# Uhrzeit KTP600 an 312



## Stift1802 (16 Februar 2011)

Hallo Zusammen,

ich habe ein Problem mit der einstellung der Uhrzeit auf einem KTP600.

Als CPU habe ich eine 312 das KTP600 ist über einen CP343-1 lean an der CPU angeschlossen. Und ich hab absolut keine Ahnung wie ich die Uhrzeit einstellen kann. Kann mir jemand eine Tip oder ein Beispiel zeigen wie man die Uhrzeit einstellt?

Gruß Stift1802


----------



## sailor (16 Februar 2011)

Welche Uhrzeit willst Du einstellen? CPU? oder KTP? Oder willst Du synchronisien? Dann sollte das KTP der Master sein. Dann bitte SUFU benutzen.

Gruß
Sailor


----------



## Tigerente1974 (16 Februar 2011)

Vielleicht hilft das hier:

http://support.automation.siemens.c...extranet=standard&viewreg=WW&load=treecontent


----------



## PN/DP (16 Februar 2011)

Als einzig vernünftige Lösung für diese immer wiederkehrende Frage der Uhrzeitanzeige an Panelen erachte ich die Uhrzeit-Synchronisation zwischen CPU-Uhr und Panel-Uhr. Dabei sollte immer die CPU-Uhr die Master-Uhr sein. Auf keinen Fall die Uhr eines Basic Panels KTPxxx, den diese einfachen Panels haben nur eine ungepufferte Softwareuhr!

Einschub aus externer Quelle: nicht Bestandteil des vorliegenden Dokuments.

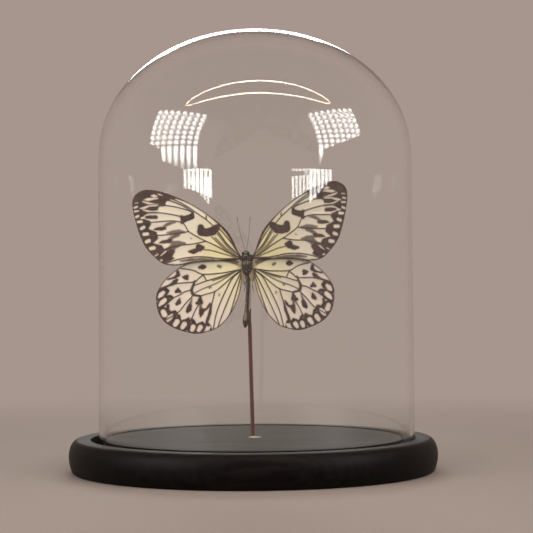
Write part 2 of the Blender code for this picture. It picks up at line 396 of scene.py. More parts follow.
def arc(centre, wide, high, start, end, steps, power=2.0):
    """Points of an arc, from a start to an end angle in degrees. A power over 2 squares it."""
    made = []
    for angle in np.radians(np.linspace(start, end, steps + 1)):
        across, up = math.cos(angle), math.sin(angle)
        x = centre[0] + wide * math.copysign(abs(across) ** (2 / power), across)
        made.append((max(0.0, x), centre[1] + high * math.copysign(abs(up) ** (2 / power), up)))
    return made


def base_profile():
    floor_height = BASE_TOP - GROOVE_DEPTH
    profile = [(0, BASE_TOP)] + [(r, BASE_TOP) for r in (10, 30, 50, 70)]
    profile += arc((GROOVE[0] - EASE, BASE_TOP - EASE), EASE, EASE, 90, 0, 5)
    profile += arc((GROOVE[0] + EASE, floor_height + EASE), EASE, EASE, 180, 270, 3)
    profile += arc((GROOVE[1] - EASE, floor_height + EASE), EASE, EASE, 270, 360, 3)
    profile += arc((GROOVE[1] + EASE, BASE_TOP - EASE), EASE, EASE, 180, 90, 5)
    profile += arc((TOP_FLAT, BASE_WAIST), BASE_RADIUS - TOP_FLAT, BASE_TOP - BASE_WAIST, 90, 0, 24)
    for height in np.linspace(BASE_WAIST, EASE, 9)[1:]:
        pull = ((BASE_WAIST - height) / BASE_WAIST) ** 2
        profile.append((BASE_RADIUS - (BASE_RADIUS - UNDERSIDE) * pull, height))
    return profile + [(UNDERSIDE - EASE, 0), (60, 0), (0, 0)]


# %% [markdown]
# The finish is a black stain under a satin varnish. The wood's grain still shows as faint streaks
# that all run one way across the disc, so the noise is stretched along X: the same noise tints the
# stain, roughens the varnish and gives it a shallow relief.

# %% Stained wood
def stained_wood():
    finish = Finish("black stained wood")
    where = finish.place()
    streaks = finish.noise(where, 1.4, 5.0, 0.6, stretch=(0.035, 1.0, 0.35))
    pores = finish.noise(where, 0.5, 2.0, 0.7, stretch=(0.05, 1.0, 0.6))
    worn = finish.noise(where, 18, 2.0)
    stain = finish.mix(finish.fade(streaks, 0.35, 0.7), colour(3, 2, 2), colour(14, 9, 8))
    rough = 0.34 + streaks * 0.22 + worn * 0.06
    relief = finish.bump(streaks * 0.6 + pores * 0.4, 0.05, 0.5)
    return finish.surface(finish.node(
        "ShaderNodeBsdfPrincipled", {}, Base_Color=stain, Roughness=rough, Normal=relief,
        Specular_IOR_Level=0.08,
    ))  # fmt: skip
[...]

Damit die CPU-Master-Uhr die richtige Uhrzeit hat, sollte die CPU-Uhr ihrerseits synchronisiert sein (z.B. NTP-Verfahren) oder die CPU-Uhr muß vom Panel her gestellt werden können.

Wie die Uhrzeit des Panels mit der Uhrzeit der CPU synchronisiert werden kann und die CPU-Uhr vom Panel aus gestellt werden kann, ist von den beteiligten Panels und CPUs abhängig. Meistens kann man Bereichszeiger und/oder Steuerungsaufträge benutzen. Einen Einstieg mit Beispielen findet man z.B. hier und hier im Siemens Support und auch hier im SPS-Forum gibt es viele erklärte Beispiele (SuFu benutzen). Eventuell muß man mehrere Beispiele kombinieren, weil es nicht für jede Panel/CPU-Kombination ein Beispiel gibt oder einige Panele keine Scripte können und nicht alle Bereichszeiger unterstützen. (hier ein besonders einfaches Beispiel für Panele, die Scripte können - also nicht für KTPxxx!)

*Basic Panels: Uhrzeit-Synchronisation:*
Die Basic Panels KTPxxx müßten eigentlich den Bereichszeiger "Datum/Uhrzeit Steuerung" unterstützen, wenn nicht, dann muß man mit Steuerungsauftrag 14 und 15 die Panel-Uhr von der CPU aus stellen (zyklisch alle paar Minuten sowie bei besonderen Ereignissen, wie Panel-Neustart).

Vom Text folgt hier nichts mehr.